The 2023 amendment has entirely modified Section 41 of the principal act. The authority to appoint the DG, which was earlier vested with the Central Government, has now shifted to the CCI, which can select a DG through a search-cum-selection committee after obtaining prior approval of the Central Government.
Furthermore, prior to the amendment, the DG’s investigatory authority was invoked under Companies Act, as stipulated under Section 41(3) of the principal act. Section 240 of Companies Act allows an inspector to furnish information (books, papers, etc.) from a corporate body, after prior approval from the Central Government. Similarly, before the amendment, the DG could only commence investigation and furnish relevant information upon the direction of the CCI. Under the Section 41(3) of the amendment, during an investigation, the DG or any party authorized by him can furnish any information it considers relevant from the investigated party without prior approval from the CCI. This stands in contrast to the previous relation with Section 240 wherein the investigating officer could do the same only after being permitted by the Central Government, as highlighted in the case of CCI v. JCB (India) Ltd.
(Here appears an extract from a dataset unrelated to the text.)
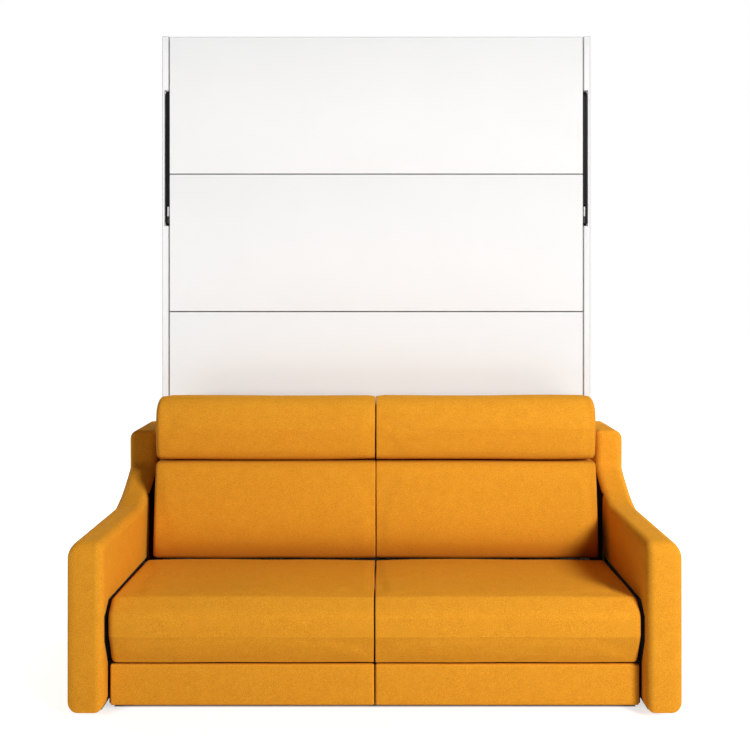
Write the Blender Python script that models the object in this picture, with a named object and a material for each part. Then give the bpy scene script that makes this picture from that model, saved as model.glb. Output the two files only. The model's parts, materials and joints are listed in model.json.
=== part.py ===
"""A wall bed with a two-seat sofa in front of its cabinet.

The bed stands on end in the cabinet and tips forward on two pivots. The sofa's back rides on the bed's face,
so it swings down behind the seat as the bed comes down. Two legs stay upright on the bed's sides, and two
gas springs carry the bed's weight. Under each seat is a drawer.

Metres, +Z up, the sofa faces -Y. The origin is under the middle of the whole piece, at floor level.
Depths are written as a distance forward of the cabinet's front, so a negative one lies inside the cabinet.
"""

import math

import bmesh
import bpy
from mathutils import Matrix, Vector

# Driving sizes of the cabinet
CABINET_WIDTH = 1.650
CABINET_HEIGHT = 2.254
CABINET_DEPTH = 0.485
PANEL = 0.025
BACK_SHEET = 0.0057
FIT = 0.0003
INNER_HALF = CABINET_WIDTH / 2 - PANEL
BACK_INSIDE = -(CABINET_DEPTH - BACK_SHEET)

# Driving sizes of the sofa, whose arms lap over the cabinet's sides
SOFA_REACH = 0.844
ARM_WIDTH = 0.105
ARM_LAP = 0.017
FOOT_HEIGHT = 0.020
ARM_INNER = INNER_HALF + PANEL - ARM_LAP
ARM_HALF = ARM_INNER + ARM_WIDTH
FRONT_Y = (SOFA_REACH - CABINET_DEPTH) / 2

# Bed sizes
FACE_THICK = 0.018
FACE_SIDE_GAP = 0.003
FACE_JOINT = 0.002
FACE_HALF = INNER_HALF - FACE_SIDE_GAP
FACE_BOTTOM = 0.280
BOTTOM_BOARD = 0.382
EQUAL_BOARDS = 3
FACE_TOP = CABINET_HEIGHT - FACE_JOINT
FACE_PITCH = (FACE_TOP - FACE_BOTTOM - BOTTOM_BOARD) / EQUAL_BOARDS
MATTRESS_WIDTH = 1.500
MATTRESS_THICK = 0.180
MATTRESS_SIDE_GAP = 0.002
RAIL_THICK = 0.020
RAIL_DEPTH = 0.100
RAIL_INNER = MATTRESS_WIDTH / 2 + MATTRESS_SIDE_GAP
RAIL_OUTER = RAIL_INNER + RAIL_THICK
RAIL_FRONT = -(FACE_THICK + FIT)
RAIL_BACK = RAIL_FRONT - RAIL_DEPTH
END_RAIL = 0.018
BED_TOP_GAP = 0.005
BED_TOP = CABINET_HEIGHT - PANEL - BED_TOP_GAP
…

Additionally, the DG was mandated to obligatorily restrict their investigation solely to the allegation referred to them by the CCI. Efforts to delineate the scope of the DG by the judiciary were taken in the case of Excel Crop Care Ltd. v. CCI, wherein the Supreme Court had held that the paramount objective of the DG was to ensure fair and anti-competitive market, and thus allowed for the expansion of the DG’s power in that specific instance. The position was clarified later in cases such as CCI v. Grasim Industries Ltd.where the DG was allowed to investigate newly discovered contraventions during the investigation and bring it to the notice of the CCI.
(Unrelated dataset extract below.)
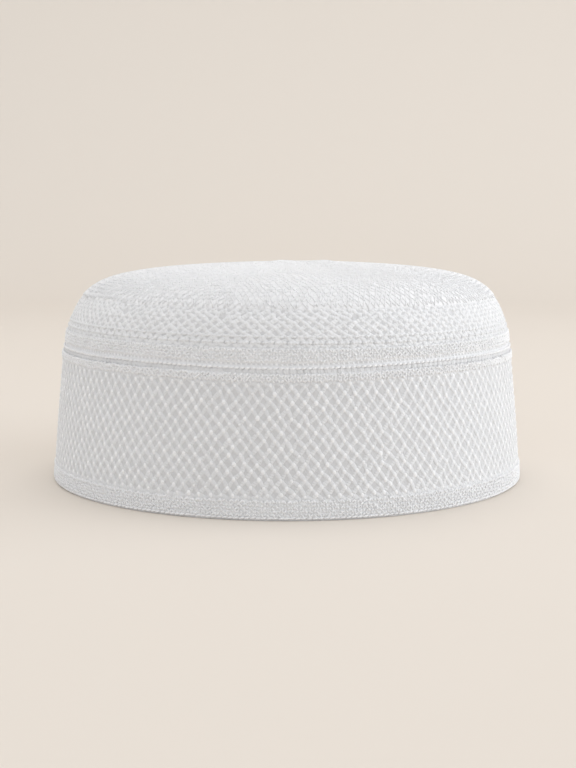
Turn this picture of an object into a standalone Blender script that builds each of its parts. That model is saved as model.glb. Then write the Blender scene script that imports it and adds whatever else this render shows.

The amendment, after augmenting the investigatory capacity of the DG, certainly endeavors to ensure a fair market, giving more autonomy to the DG to furnish reports and uncover new contraventions autonomously. Although, considering the departure from Section 240 of the Companies Act and the amplification of the DG’s powers, it might pave the way for abuse of such power in the future. It is noteworthy that there has been no incorporation of buffer provisions to safeguard any overriding act by the DG. Furthermore, vesting the authority to appoint the DG with the CCI could foster corrupt activities by the CCI, which is exacerbated by the fact that it can already launch an investigation based on mere “opinion” (Section 21(1) of the principal act), now compounded with its preferred DG with their additional expanded powers.
US & EU Provisions
The Competition (Amendment) Act, 2023, aims to advance India’s antitrust laws towards the standards set by nations such as the US. Consequently, it becomes imperative to analyze whether the current shortfalls in the amendment, particularly the legislation pertaining to the powers of the DG, can be addressed by examining analogous laws of the US and the EU.
Position in USA
The structure of the antitrust laws in the US is characterized by bifurcation of enforcement responsibilities between two agencies: the Antitrust Division of the US Department of Justice, and the Federal Trade Commission (hereinafter, “FTC”). Notably, the implementation of the law does not only depend upon an individual or body, but it also incorporates the perspective of economists, lawyers and judges at various stages. The FTC, headed by commissioners elected by the president, takes pivotal decisions working collectively with these renowned professionals. This is vital, for it ensures expert perspective in decision-making processes, and also reduces any potential misuse of the autonomy by the commissioners. Applying a similar concept to the enhanced powers of theDG may optimize the utilization of the expanded authority
Position in EU
The Treaty on the Functioning of the European Union incorporates fundamental provisions of antitrust law (Articles 101 and 102). Within the EU, the powers vested with the Hearing Officer parallels those of the DG in India. Both the authorities have the right to conduct search-operations for important documents, books etc. when deemed necessary. The recent expansion of the powers of the DG could be made subject to supervision, akin to the role of the EU Ombudsman. The EU Ombudsman investigates administrative shortcomings of the EU institutions, which may be lodged by citizens or residents of EU countries or by EU-based organizations. Such a system upholds the non-arbitrariness of the hearing officer, and the power vested in them is not susceptible to misuse or corruption. Introduction of a similar mechanism to monitor the expanded powers of the DG will reinforce the integrity of competition laws in India.
Additionally, the role of National Competition Authorities (NCA) in upholding compliance of competition laws in the EU is significant. The power vested with the authorities resembles the powers given to the DG in India. Such autonomy granted to investigative authorities facilitates quick decision-making. This independent authority already rests with the DG as well. Under the amendment, the appointment of the DG can be made through a search-cum-selection committee by the CCI, although adherence to this provision is not binding. In contrast, antitrust laws of the EU mandate that the appointment of officials in the NCA or its management should be done through a transparent and just recruitment and selection process. Adopting a similar obligatory provision from the international legal framework will not only aid in safeguarding the powers of the DG from potential corruption, but also propel India towards developing internationally robust competition laws.
The Way Ahead
In pursuit of reforming the business environment in India, it is vital to ensure that the introduced amendment upholds principles of fair practice and justice. The introduced amendment incorporates several changes which are pertinent to harmonize Indian laws with the global business ecosystem. Amongst them, the Settlement and Commitment framework is one such amendment which offers chances of retribution in cases of non-compliance by companies. However, it is incumbent upon the government to acknowledge the potential drawbacks of the amendment. At this nascent stage, establishing the definitive impact of the amendment is premature. Nevertheless, without a system of check-and-balance provisions, the law formulated to curb anti-competitive practice could fall short of its intended objectives. Addressing the highlighted lacunas can pave the way forward for refinement of competition laws in India, fostering a corporate market which is safe and profitable for all entities.